University of New Mexico Health Sciences Center pulmonary physicians are using a new procedure that uses gentle heat to treat patients with poorly controlled severe asthma, reducing the severity of their symptoms and improving their quality of life.
During an asthma attack, the thickened smooth muscle lining the airway grows inflamed, causing the airway to narrow and cut off an individual’s ability to breath normally, said Ali Saeed, MD, an assistant professor of pulmonary critical care and sleep medicine in UNM’s Department of Internal Medicine.
Most adult asthma patients find relief through a number of medicines and behavioral modifications, Saeed said, but there is a subgroup that doesn’t benefit despite maximal medical therapy. For those patients, severe asthma is a constant threat to maintaining a quality lifestyle, he said.

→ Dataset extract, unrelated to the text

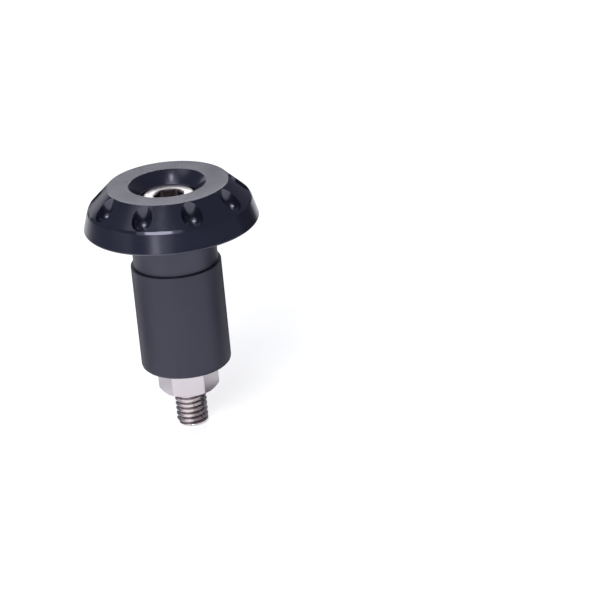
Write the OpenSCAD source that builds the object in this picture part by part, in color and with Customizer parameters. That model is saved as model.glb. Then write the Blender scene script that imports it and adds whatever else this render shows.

The new treatment, called bronchial thermoplasty, uses a specialized expandable catheter tipped with a heat probe. The catheter gently touches the lining of small airways delivering heat treatment, and over time it thins out the muscles lining the airway. Thinner muscle walls don’t contract as much during an asthma attack, allowing improved breathing and milder asthma attacks, he said.
The procedure is performed in three steps, each at least three weeks apart. A treatment session lasts less than an hour, with a different lung area receiving the heat therapy each time.
Bronchial thermoplasty doesn't cure asthma but patients find they feel and breathe better and many see a reduction in the number of ER visits and an improved quality of life, he said.
Patients do not require hospitalization for this procedure and after two to three hours of observation, are sent home with instructions and close follow-up, Saeed said.